Wilkerson’s latest book, “Caste: The Origin of Our Discontents,” explores the concept that a ranking of individuals has existed in the United States since the nation’s inception, similar to formal caste systems of countries such as India.

The caste system in the United States is based on racial and socioeconomic factors that perpetuate inequality, Wilkerson said.

“Caste is an arbitrary, artificial, graded ranking of one’s standing in society,” she said. “Caste is the infrastructure of our divisions.”

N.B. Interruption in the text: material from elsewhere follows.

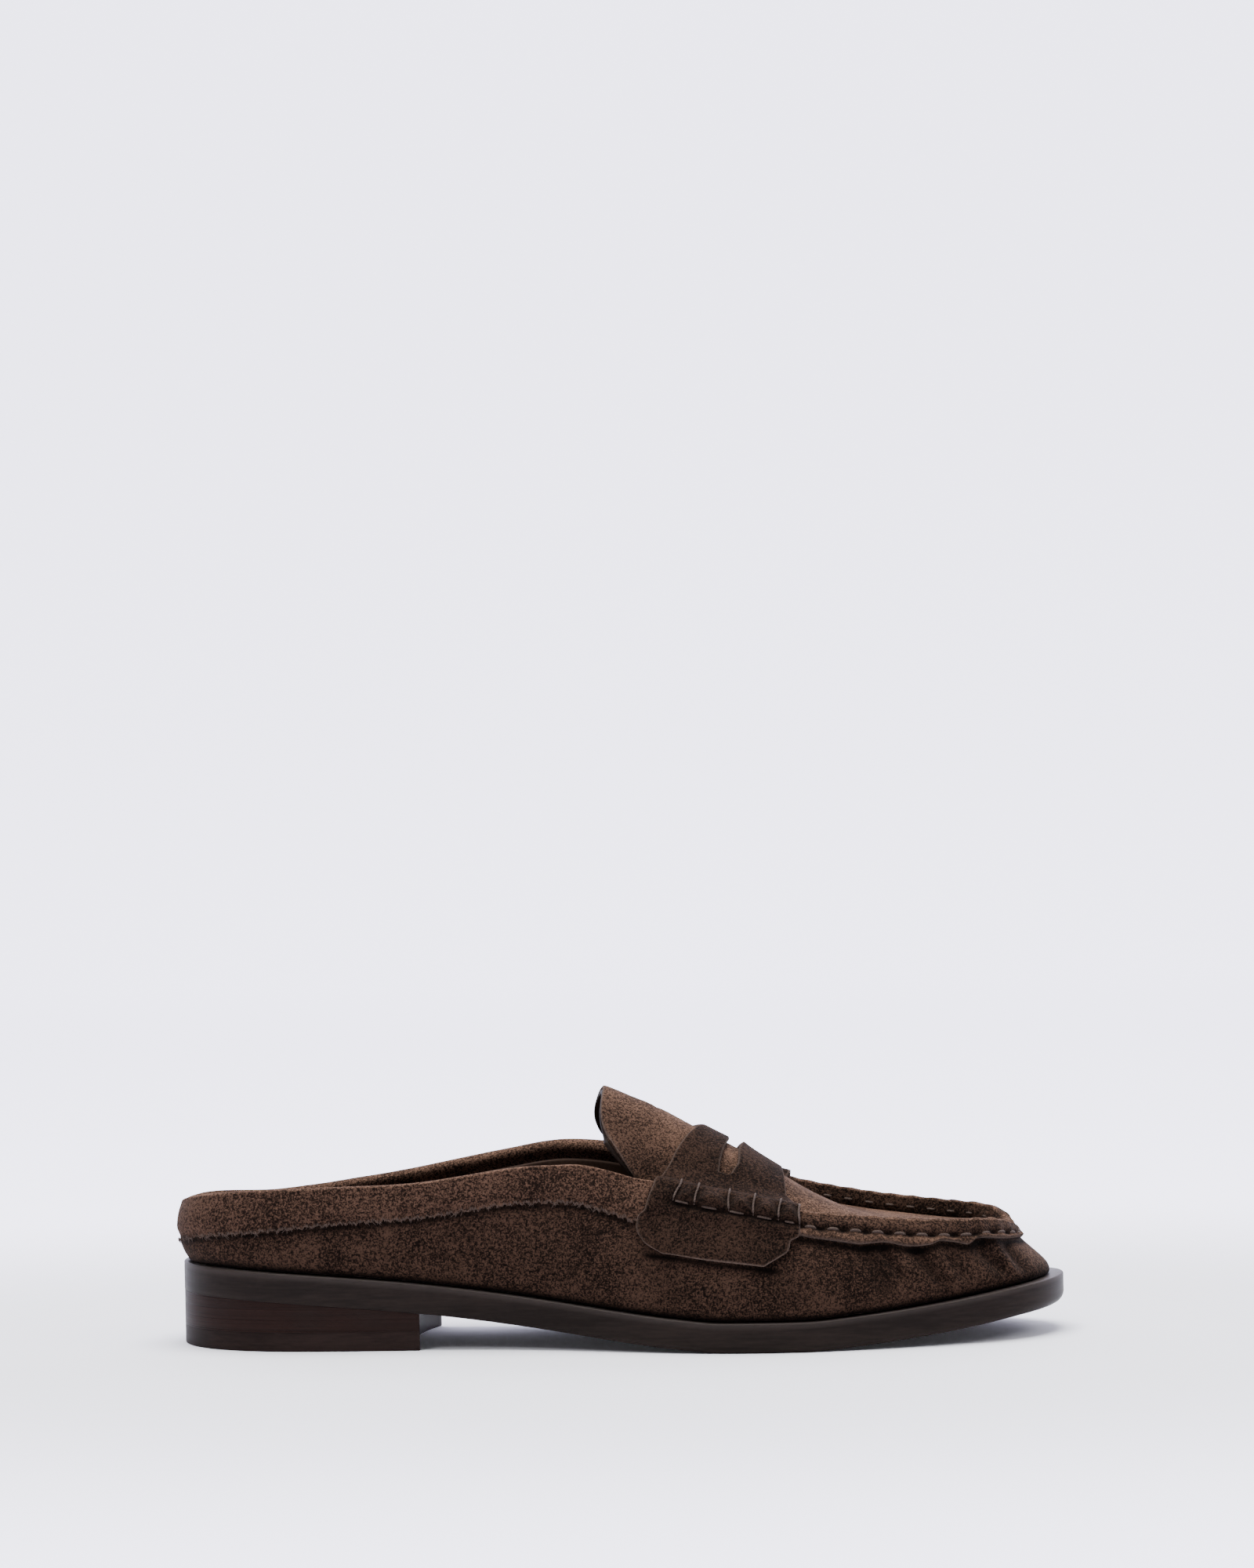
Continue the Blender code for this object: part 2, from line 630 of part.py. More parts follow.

Beyond slavery, one of the starkest examples of how caste has manifested in American society, Wilkerson said, is the system of Jim Crow segregation that lasted from the late 19th century through the civil rights movement of the 1950s and ’60s. The Jim Crow system denied African Americans rights such as voting, equitable schooling and housing, and restricted their use of public facilities such as drinking fountains, swimming pools and public transportation.

Wilkerson said civil rights leader Martin Luther King Jr. commented on the parallels between American segregation and India’s caste system. When King visited India in 1959, he was asked how it felt to be an “untouchable” in the United States – sparking a realization that was, indeed, the status of African Americans at the time.

“What we have seen shows us that Dr. King’s mission has not been fulfilled,” Wilkerson said. “It will be up to all of us to make it so, not only for our children and grandchildren, but for the species and the good of the planet.”

During a question-and-answer session with attendees following her lecture, Wilkerson offered advice for aspiring writers. She said she received the most valuable advice on how to succeed as a writer when she was interning at the Washington Post. Dorothy Butler Gilliam, the Post’s first African-American female reporter (and mother of Ohio State Provost Melissa L. Gilliam), told Wilkerson, “Whatever you write, make it memorable.”

“I took that to mean that whatever you write, it needs to be so powerful that people never forget it,” Wilkerson said. “And that’s what I strive to do in my work.”